Robert Piotrowicz - Rurokura and the Final Warn / Xavier Charles & Robert Piotrowicz - /// (emd.pl/records CDs)

(Note: according to the label the name is indeed "emd.pl/records" and not simply "EMD". The appropriate changes were made below)
I don't know who emd.pl/records is. I didn't even know I had given them my address but I must've since a package containing these two CDs showed up one day. It was hard to glean much more information from the CD packages too - which are very extensively and excellently rendered but a bit short on the information side of things. Part of the emd.pl/records mystique. The fact that they're releasing records by Polish noise/electro-acousticeer Robert Piotrowicz and the ".pl" in the URL leads me to believe that they're operating out of Poland, but the jury's still out. As you can see I chose to use the images from their website that demonstrate the creative (and sometimes maddening - the CDs keep slipping out!) packaging emd.pl/records put to work for them and their artists, since a simple full-on cover shot of the albums probably wouldn't have done any good. But at least with those you can kinda see how it all works. The Piotrowicz solo disc is the pink one held together by a flexible textured plastic case while the collaborative album comes in the cardboard package, completely blank except for three small white slashes on the reverse side. Very curious indeed.
Robert Piotrowicz is a name I'm not immediately familiar with although he has performed with such names as as John Butcher, Kevin Drumm and Zbigniew Karkowski. "Rurokura and the Final Warn" appears to have a vague concept to it, with titles like "The Initial Speech", "4th Floor Meeting with Detailed Instructions", "Last Broadcast of Public Speakers" and "The Final Warn" (there's only four songs), although I'll be damned if I could figure it out since the only talking Piotrowicz does comes throgh his synthesizer and "electroacoustic devices", apparently combining his synth and an electric guitar into some kind of bastard machine. "Talking" is definitely the right term though because "Rurokura" has the unmistakeable sound of living breathing organisms behind it, as if the composer is communicating with natural extensions of his own mind and/or body. I'm sure just about everybody's heard an electronic album that left them cold, but this one is quite the opposite. "The Initial Speech" brings on repetitive, plodding electronic percussion not at all unlike Daniel Menche's recent efforts or Merzbow's "Merzbeat". If you're anything like me you'll be nodding your head along in due time with each successive beat until it slowly dawns on you that you're no longer headbanging to anything in particular because the sounds have all bled together and there isn't any discernable rhythm, just a long-burning stew of microtonal scourges and sounds like a crowd in a panic. "4th Floor Meeting" and "Last Broadcast" are both urgent, frenzied approaches to synth-based noise and rapidly instilling a feeling of being trapped inside a metal junkyard during the midst of a hurricane. Album closer "The Final Warn" plays out a lot like the scenes in Silent Hill (the games or the movie, your pick) where the city alarm goes off and there's that eventual descent into the true depths of terror, namely the kind of depth where you're worrying about Pyramid Head not tearing the skin off your naked body. Am I right? Of course I am. At 11 minutes it takes up almost a third of the album's running time but its well worth it as it gathers together a ferocious roar and by 10:45 (or so) you're starting to think that maybe getting your flesh ripped off isn't so bad in comparison - but then it cuts off; the siren fades, the sun comes back out and all's right in the town again. For now at least.
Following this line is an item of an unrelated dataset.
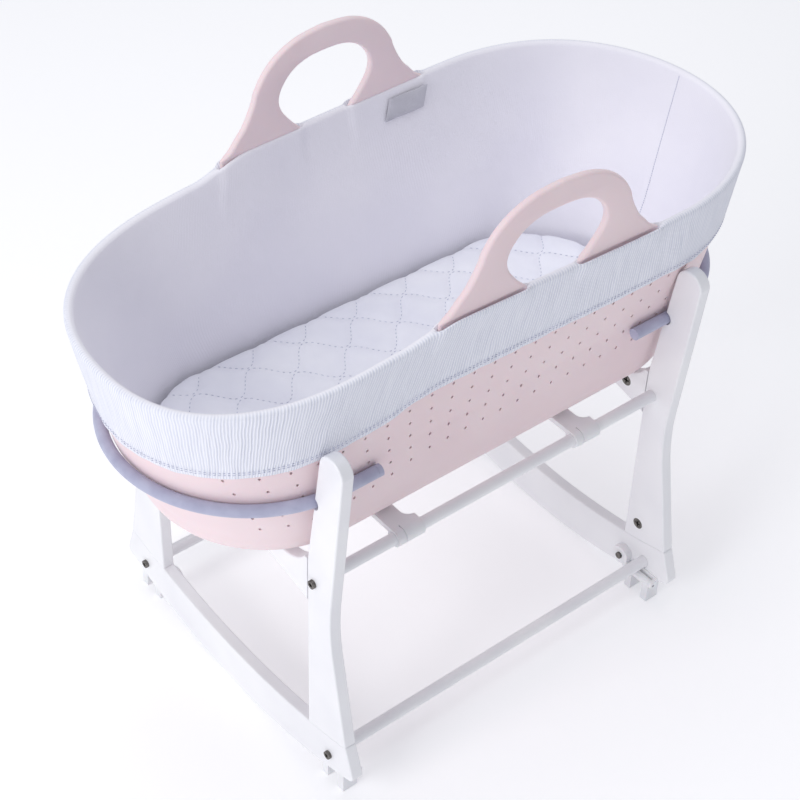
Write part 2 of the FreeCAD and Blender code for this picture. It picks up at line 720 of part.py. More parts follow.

The "///" collaboration between Piotrowicz (on synth and guitar( and Xavier "Don't call me Professor X" Charles (on vibrating surfaces and CD player) is only a single 22-minute track but seems to last for so much longer due to all the sounds that are packed inside. After a brief and intelligble "spoken word" performance that sounds like something from Schimpfluch-Gruppe, there's on-rushes of static acid rain, electro/metal skull scraping gestures, gaps of decaying feedback drones, makeshift percussion and strumming, samples/found sound clips, and a lot of electronic and noise marring/wounding throughout...the chorus of applause at the track's end came as a surprise to me as I figured with all these sounds they surely must've edited down and compiled a longer set. But apparently not - it was all played live on July 26th 2003 as the emd.pl/records website will attest to. They've also got a Charlies/Piotrowicz video posted which I'm going to have to check out to see if I can figure out just how the heck they're doing it.
If the fellas over at emd.pl/records continue on course with high-quality releases and exquisite packaging, it's no longshot to say they'll be name-checked among the greats in no small time at all. Even with these, their fourth and fifth releases, they're carving out a pretty hefty niche for themselves in both departments of the eye- and the ear-catching. For now, definitely one to keep an eye on and worth investigating if you're feeling adventurous.